Службы не было, а церковь никогда не запиралась. Это - в Петербурге, на Петербургской стороне. Особенно - тихо, особенно - один. В церковь я любил заходить все с этой Таней, которая была худенькая и необыкновенно грациозна, мы же боялись у нее менингита, как у первого ребенка, и почти не считали, что "выживет". И вот, тихо-тихо... Все прекрасно... Когда вдруг в эту тишину и мир капнула какая-то капля, точно голос прошептал:

"...вы здесь - чужие. Зачем вы сюда пришли? К кому"? Вас никто не ждал. И не думайте, что вы сделали что-то "так" и "что следует", придя "вдвоем" как "отец и дочка". Вы - "смутьяны", от вас "смута" именно оттого, что вы "отец и дочка"* и вот так распоясались и "смело вдвоем".

И вдруг образа как будто стали темнеть и сморщились, сморщились нанесенною им обидою... Зажались от нас... Ушли в свое "правильное", когда мы были "неправильные". Ушли, отчуждились... и как будто указали или сказали: "Здесь - не ваше место, а - других и настоящих, вы же подите в другое место, а где его адрес - нам все равно".

Но, повторяю, жулик знает, чем "отвертывать замки", а "кто молится" и счастлив - тоже знает, что он - молится именно и - именно счастлив; что у него "хорошо на душе"; и вообще что в это время, вот, может быть, на одну эту минуту в жизни, - он сам хорош.

Опять настаиваю, что дело в кротости, что я был именно и всегда кроткий, тихий, послушный, миролюбивый человек. "Как все".

Когда я услышал этот голос, может быть и свой собственный, но впервые эту мысль сказавший, без предварении и подготовки, как "внезапное", "вдруг", "откуда-то", - то я вышел из церкви, вдруг залившись сиянием и гордостью и как победитель.
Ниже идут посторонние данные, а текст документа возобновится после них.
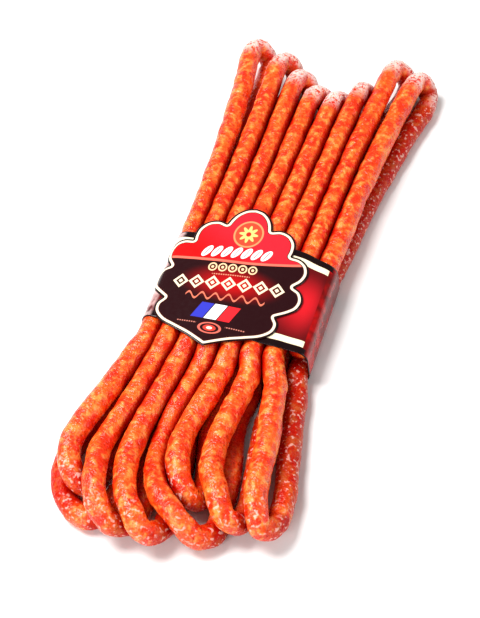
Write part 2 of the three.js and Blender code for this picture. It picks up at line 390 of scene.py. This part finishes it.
# ---- Materials ----
def casing_material():
    """Natural casing over coarse meat: fat shows through as soft lighter patches. Three attributes mark
    where shade is painted in, in crevices and under other sausages, where it hung on the stick and where
    glints are painted on as small highlights."""
    shader = Shader("casing")
    meat = shader.noise(9 * MM, 2.0, 0.5)
    fat = shader.noise(4.6 * MM, 2.5, 0.55)
    pebble = shader.noise(2.4 * MM, 1.0, 0.5)
    grain = shader.noise(1.2 * MM, 2.0, 0.6)
    painted_shade = shader.attribute("painted_shade")
    stick = shader.attribute("stick")
    colour = shader.mix(meat.ramp(0.38, 0.62), rgb(238, 48, 8), rgb(250, 90, 22))
    colour = shader.mix(fat.ramp(0.48, 0.68) * 0.65, colour, rgb(255, 162, 74))
    colour = shader.mix(fat.ramp(0.46, 0.30) * 0.55, colour, rgb(204, 20, 2))
    colour = shader.mix(pebble.ramp(0.42, 0.28) * 0.45, colour, rgb(170, 10, 0))
    # Painted shade: the skin is darkened to deep red in crevices, where other sausages lie over it and on
    # the lower legs at the right.
    colour = shader.mix(painted_shade * 0.95, colour, rgb(164, 0, 0))
    pale_fold_patches = stick * (fat * 0.35 + pebble * 0.3 + grain * 0.35).ramp(0.41, 0.52)
    colour = shader.mix(pale_fold_patches * 0.9, colour, rgb(252, 218, 210))
    # Painted highlight: small whitish glints on the outer upper side of the near folds and on the lower
    # legs at the right.
    painted_glint = shader.attribute("painted_glint") * pebble.ramp(0.58, 0.68)
    colour = shader.mix(painted_glint * 0.5, colour, rgb(255, 214, 200))
    relief = grain * 0.15 + pebble * 0.45 + fat * 0.40
    shader.set(
        Base_Color=colour,
        Roughness=grain.ramp(0.3, 0.7) * 0.12 + 0.22,
        Subsurface_Weight=0.10,
        Subsurface_Radius=(1.0, 0.10, 0.02),
        Subsurface_Scale=1.4 * MM,
        Specular_IOR_Level=painted_shade * -0.38 + 0.42,
        Normal=shader.bump(relief, 1.8 * MM, 1.0),
    )
    return shader.material


def gloss_print(shader, colour, dull):
    """Varnished paper: a little uneven, with fine creases."""
    waves = shader.noise(9 * MM, 2.0, 0.5)
    shader.set(
        Base_Color=colour,
        Roughness=dull * 0.15 + 0.14,
        Specular_IOR_Level=0.28,
        Normal=shader.bump(waves, 0.5 * MM, 0.35),
    )
    return shader.material


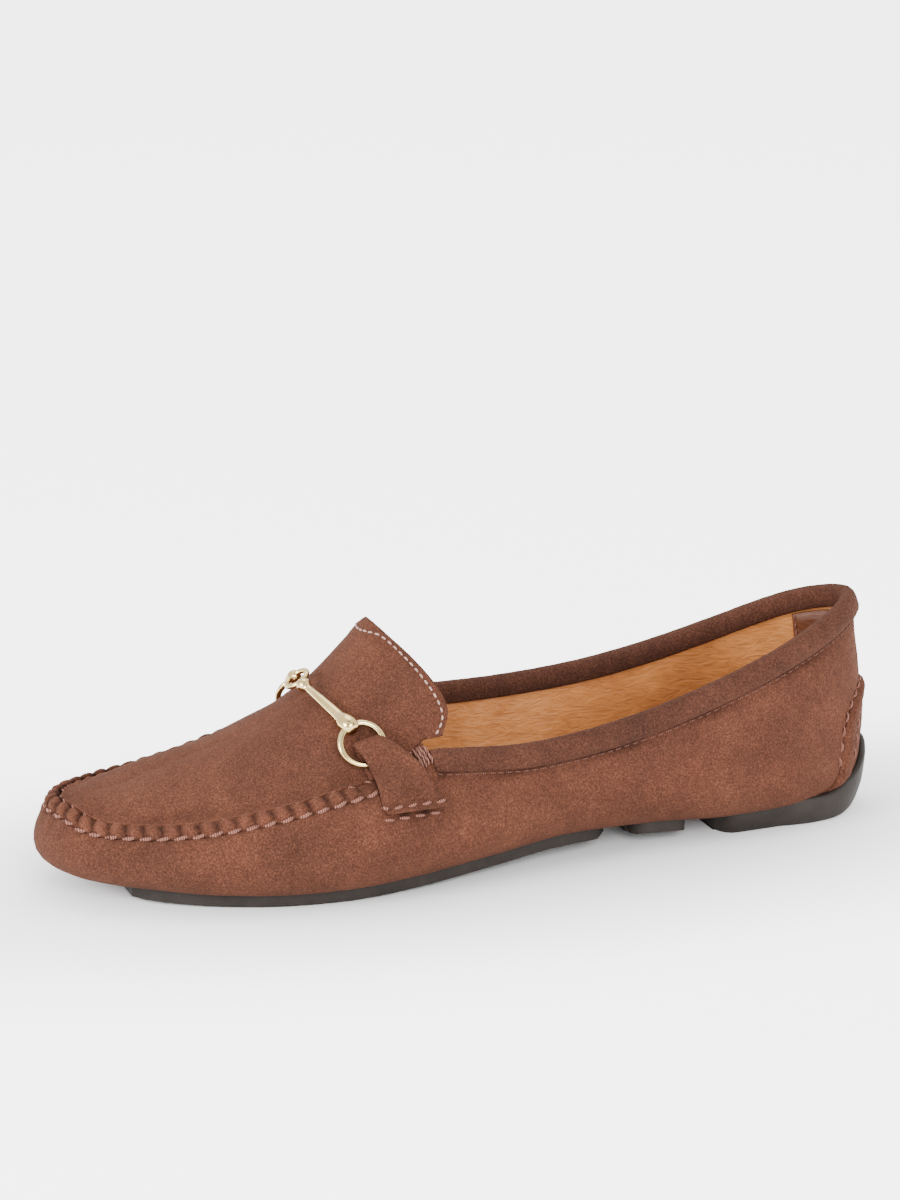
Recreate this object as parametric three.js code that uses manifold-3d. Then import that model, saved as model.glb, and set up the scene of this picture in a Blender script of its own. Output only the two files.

Победитель того, чего никто не побеждал, -даже того, кого никто не побеждал.

- Пойдем, Таня, отсюда...

- Пора домой?

- Да... домой пора.

И вышли. Тут все дело в "отмычке", которая отпирает, и - "в кротости, которую я знал".

Я как бы вынес кротость с собою, и мою "к Богу молитву" - с собою же, и Таню - с собою: и что-то (земля и небо) так повернулись около меня, что я почувствовал:

" - Кротость-то у меня, а у вас - стены. И у меня - молитва, а у вас опять же - стены. И Бог со мною. И религия во мне. И в судьбе. Вся судьба и "свелась" для этого мгновения. Чтобы тайное и существовавшее всегда наконец-то сделалось явным, осязательным, очевидным, обоняемым".